This Bakery Style Molasses Cookie recipe brings classic flavor and soft, chewy texture straight to your kitchen! Featuring warming spices, rich molasses, and a sugar-crackled finish, these cookies are easy to make and perfect for holiday gatherings or everyday treats.


Ingredients

Scale
  • 2 ¼ cups all-purpose flour
  • ½ teaspoon salt
  • ½ teaspoon baking soda
  • 2 teaspoons ground ginger
  • 1 teaspoon ground cinnamon
  • ¼ teaspoon ground cloves
  • ¾ cup unsalted butter, softened
  • 1 cup brown sugar, packed
  • 1 large egg
  • ¼ cup unsulfured molasses
  • 1 teaspoon vanilla extract
  • ⅓ cup granulated sugar, for rolling

Instructions

1. In a medium bowl, sift together the flour, salt, baking soda, ground ginger, cinnamon, and cloves. Set aside.

2. In a large mixing bowl, cream together the softened butter and brown sugar using an electric mixer on medium speed until light and fluffy, about 2-3 minutes.

3. Beat in the egg, molasses, and vanilla extract until smooth and fully incorporated.

4. Gradually add the dry ingredients to the wet mixture, mixing on low speed until a soft dough forms. Be careful not to overmix.

5. Cover the dough with plastic wrap and refrigerate for at least 1 hour. This step is important to enhance flavor and prevent excessive spreading during baking.

6. Preheat your oven to 350°F (175°C). Line two baking sheets with parchment paper.

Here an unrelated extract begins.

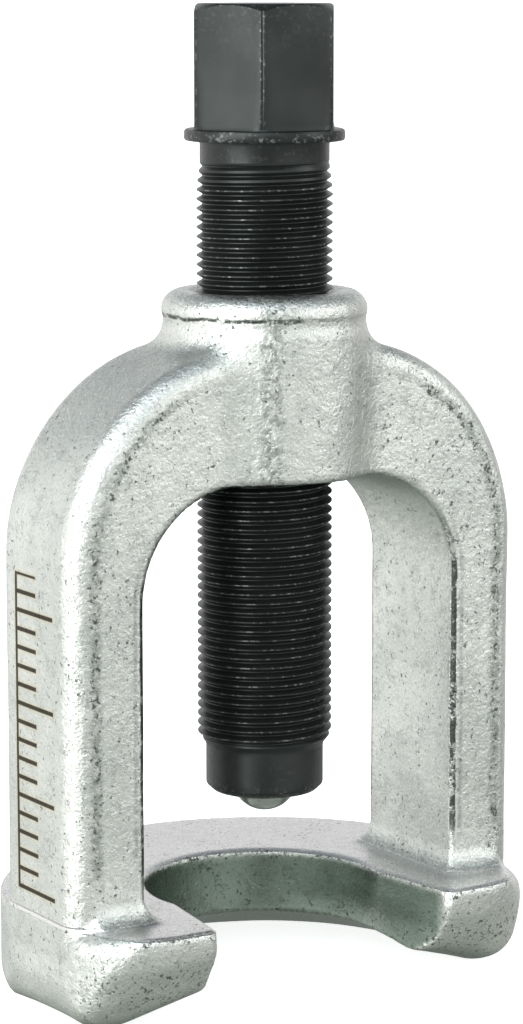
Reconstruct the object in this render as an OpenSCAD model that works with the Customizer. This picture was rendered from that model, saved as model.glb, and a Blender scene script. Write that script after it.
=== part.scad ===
// Ball joint separator: a forged yoke, a fine-thread pressure spindle and the
// thrust ball in its nose.
//
// Frame: the origin is where the spindle axis meets the plane of the throat's
// lower rim. +Z runs up the spindle, +X runs from leg to leg and the throat of
// the fork opens towards -Y. All lengths are millimetres.

/* [Spindle] */
// Nominal thread diameter (M22 x 1.5)
thread_d = 22; // [20:1:24]
// Thread pitch
thread_pitch = 1.5; // [1:0.5:2]
// Hexagon across flats
hex_af = 22; // [19:1:24]
// Height of the hexagon above its collar
hex_h = 19.8; // [14:0.1:24]
// Turned position of the hexagon about the spindle axis, in degrees
hex_clock = -3.5; // [-30:0.5:30]
// Diameter of the thin collar under the hexagon
collar_d = 25.8; // [24:0.1:30]
// Thickness of the collar
collar_t = 1.9; // [1:0.1:4]
// Diameter of the plain neck between collar and thread
neck_d = 20.8; // [18:0.1:21]
// Length of the plain neck
neck_l = 3; // [2:0.1:8]
// Diameter of the plain nose below the thread
nose_d = 19.2; // [17:0.1:20]
// Length of the plain nose
nose_l = 9; // [6:0.1:14]
// Height of the nose face above the throat's lower rim, at rest
nose_z = 26.4; // [23:0.1:31]

/* [Thrust ball] */
// Diameter of the ball
ball_d = 11; // [8:0.5:12]
// How far the ball stands out of the nose face
ball_out = 3.7; // [2:0.1:4.5]
// Radial clearance between the ball and its seat
ball_clearance = 0.06; // [0.03:0.01:0.1]

/* [Yoke crown and boss] */
// Height of the boss face above the throat's lower rim
boss_top_z = 108.6; // [105:0.1:111]
// Diameter of the boss
boss_d = 33.4; // [30:0.1:36]
// Height of the crown's outside above the throat's lower rim
crown_top_z = 100.6; // [98:0.1:104]
// Height of the window's top above the throat's lower rim
window_top_z = 78.8; // [75:0.1:82]
// Outside radius of the crown's shoulders
shoulder_r = 33.6; // [31:0.1:39]
// Radius of the window's upper corners
window_r = 17.5; // [12:0.1:18]

/* [Yoke legs] */
// Clear width between the legs
leg_gap = 58.8; // [56:0.1:62]
// Thickness of a leg across X
leg_t = 12.9; // [10:0.1:13.4]
// Depth of the legs and crown along Y
leg_depth = 24.7; // [20:0.1:26]
// How far behind the spindle axis the middle of that depth lies
leg_shift = 0.6; // [0:0.1:1]
// Rounding of the legs' and crown's outer edges
outer_edge_r = 4.2; // [1:0.1:5]
// Rounding of the window's edges
window_edge_r = 0.9; // [0.5:0.1:3]
// Concave radius where a leg meets the fork
leg_foot_r = 4; // [2:0.1:5]

/* [Fork] */
// Height of the fork's top face above the throat's lower rim
fork_top_z = 10.6; // [9:0.1:12]
// Outside radius of the fork
fork_r = 43.7; // [43:0.1:46]
// Width across the fork's flat sides
fork_w = 86; // [84:0.1:88]
// Slope of the underside down from the throat to the keel, in degrees
underside_slope = 22; // [10:0.5:26]
// Rounding of the keel between the underside and the outside
keel_r = 7.7; // [5:0.1:9]
// Rounding of the fork's upper outside edge
fork_top_edge_r = 2.2; // [1:0.1:4]
// Radius of the throat
throat_r = 19.25; // [18:0.05:21]
// Rounding of the throat's upper rim
throat_edge_r = 2; // [0.5:0.1:3]
// Half the mouth's width where the claws end
mouth_half = 21.2; // [20:0.1:24]
// Distance from the axis to the ends of the claws
claw_reach = 23.4; // [21:0.1:24]
// Height of the lower edge at the ends of the claws
claw_end_low_z = 6.5; // [4:0.1:8]
// Rounding of the upper edge at the ends of the claws
claw_top_edge_r = 1.2; // [0.5:0.1:2.5]
// Corner radius of the claws in plan, outside
claw_corner_r = 8; // [4:0.1:9]
// Corner radius of the claws in plan, at the mouth
mouth_corner_r = 3; // [1:0.1:4]

/* [Hidden] */
// Facets of a drawn circle; the solids are true curves
$fn = 96;
// Overlap that makes a cut or a joint clean
eps = 0.5;

// Thread: the crests are flattened a little and run free in the yoke's bore
crest_loss = 0.05;
crest_r = thread_d / 2 - crest_loss;
depth_per_pitch = 0.6134;
root_r = crest_r - depth_per_pitch * thread_pitch;
groove_half_per_pitch = 0.09;
groove_half = groove_half_per_pitch * thread_pitch;
bore_gap = 0.07;
yoke_bore_r = crest_r + bore_gap;
bore_chamfer = 1.2;
// First crest, turned down a little where the thread starts
crest_break = 0.2;

// Heights along the spindle
thread_bottom_z = nose_z + nose_l;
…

7. Scoop about 1 tablespoon of dough and roll it into a ball. Roll each ball in granulated sugar to coat, and place it on the prepared baking sheet, leaving about 2 inches of space between cookies.

8. Bake in the preheated oven for 8-10 minutes. The cookies will look slightly soft and underbaked in the center when you remove them, but they will firm up as they cool.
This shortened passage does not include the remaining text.